Adaptive internal state space construction method for reinforcement learning of a real-world agent

• Published in: Neural networks Vol. 12; no. 7; pp. 1143 - 1155
• Main Authors: Samejima, K., Omori, T.
• Format: Journal Article
• Language: English
• Published: United States Elsevier Ltd 01.10.1999
• Subjects: Basis division; Continuous observation space; Internal state space; Mobile robot; Navigation task; Reinforcement learning; Temporal difference learning; Continuous observation space; Temporal difference learning; Reinforcement learning; Basis division; Internal state space; Mobile robot; Navigation task
• ISSN: 0893-6080; 1879-2782
• DOI: 10.1016/S0893-6080(99)00055-6

One of the difficulties encountered in the application of the reinforcement learning to real-world problems is the construction of a discrete state space from a continuous sensory input signal. In the absence of a priori knowledge about the task, a straightforward approach to this problem is to discretize the input space into a grid, and to use a lookup table. However, this method suffers from the curse of dimensionality. Some studies use continuous function approximators such as neural networks instead of lookup tables. However, when global basis functions such as sigmoid functions are used, convergence cannot be guaranteed. To overcome this problem, we propose a method in which local basis functions are incrementally assigned depending on the task requirement.
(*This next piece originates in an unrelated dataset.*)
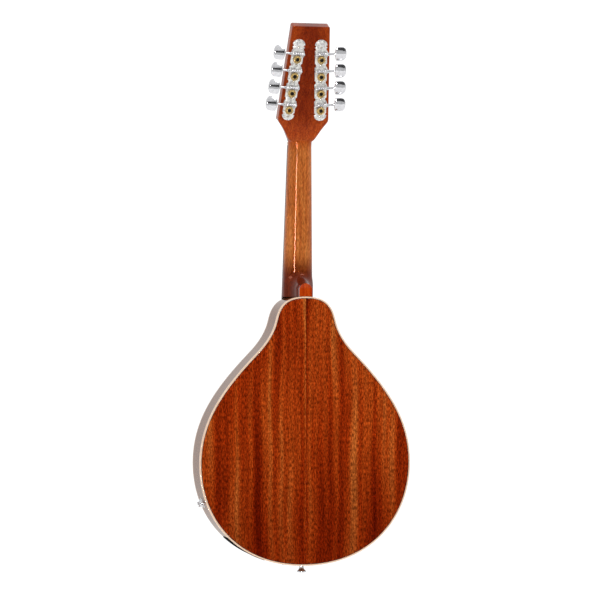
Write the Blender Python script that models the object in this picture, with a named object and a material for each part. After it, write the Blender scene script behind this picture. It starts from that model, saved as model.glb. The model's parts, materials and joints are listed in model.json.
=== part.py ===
"""Bouzouki with a teardrop body, a bolted-on heel, eight worm-geared tuners and a floating bridge.

Frame: metres, +Z up along the instrument, the soundboard faces -Y and the back faces +Y,
+X is the treble side. The origin is on the neck's flat face at the nut.
"""

import math

import bmesh
import bpy
from mathutils import Matrix, Vector

# ---------------------------------------------------------------- driving dimensions (metres)
GAP = 0.0003                        # play between two touching pieces

SCALE_LENGTH = 0.500                # nut to saddle; the body starts at the twelfth fret
BODY_LENGTH = 0.440
BODY_WIDTH = 0.353
BODY_DEPTH = 0.064
PLATE_THICKNESS = 0.003             # soundboard and back
RIM_THICKNESS = 0.0024
BINDING_WIDTH = 0.0024
BINDING_HEIGHT = 0.0055
LINING_WIDTH = 0.0055
LINING_HEIGHT = 0.010
BLOCK_HALF_WIDTH = 0.030
NECK_BLOCK_LENGTH = 0.052
TAIL_BLOCK_LENGTH = 0.024
BRACE_WIDTH = 0.008
BRACE_HEIGHT = 0.013

SOUNDHOLE_RADIUS = 0.041
SOUNDHOLE_FROM_TOP = 0.140
ROSETTE_MARGIN = 0.006              # soundboard left between hole and rosette
ROSETTE_WIDTH = 0.012
ROSETTE_DEPTH = 0.0012

NECK_ANGLE = math.radians(4.0)      # neck against body
HEAD_ANGLE = math.radians(17.0)     # headstock against neck
NUT_WIDTH = 0.0396
JOIN_WIDTH = 0.0506                 # neck width at the body
NECK_DEPTH_NUT = 0.0165
NECK_DEPTH_JOIN = 0.0195
NUT_SHELF = 0.006                   # flat under the nut, before the headstock's bend
HEEL_WIDTH = 0.0215
HEEL_LENGTH = 0.0215                # along the strings, at the heel cap
HEEL_RISE = 0.042                   # how far above the body the heel starts to swell
HEEL_CAP_THICKNESS = 0.0025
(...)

Initially, only one basis function is allocated over the entire space. The basis function is divided according to the statistical property of locally weighted temporal difference error (TD error) of the value function. We applied this method to an autonomous robot collision avoidance problem, and evaluated the validity of the algorithm in simulation. The proposed algorithm, which we call adaptive basis division (ABD) algorithm, achieved the task using a smaller number of basis functions than the conventional methods. Moreover, we applied the method to a goal-directed navigation problem of a real mobile robot. The action strategy was learned using a database of sensor data, and it was then used for navigation of a real machine. The robot reached the goal using a smaller number of internal states than with the conventional methods.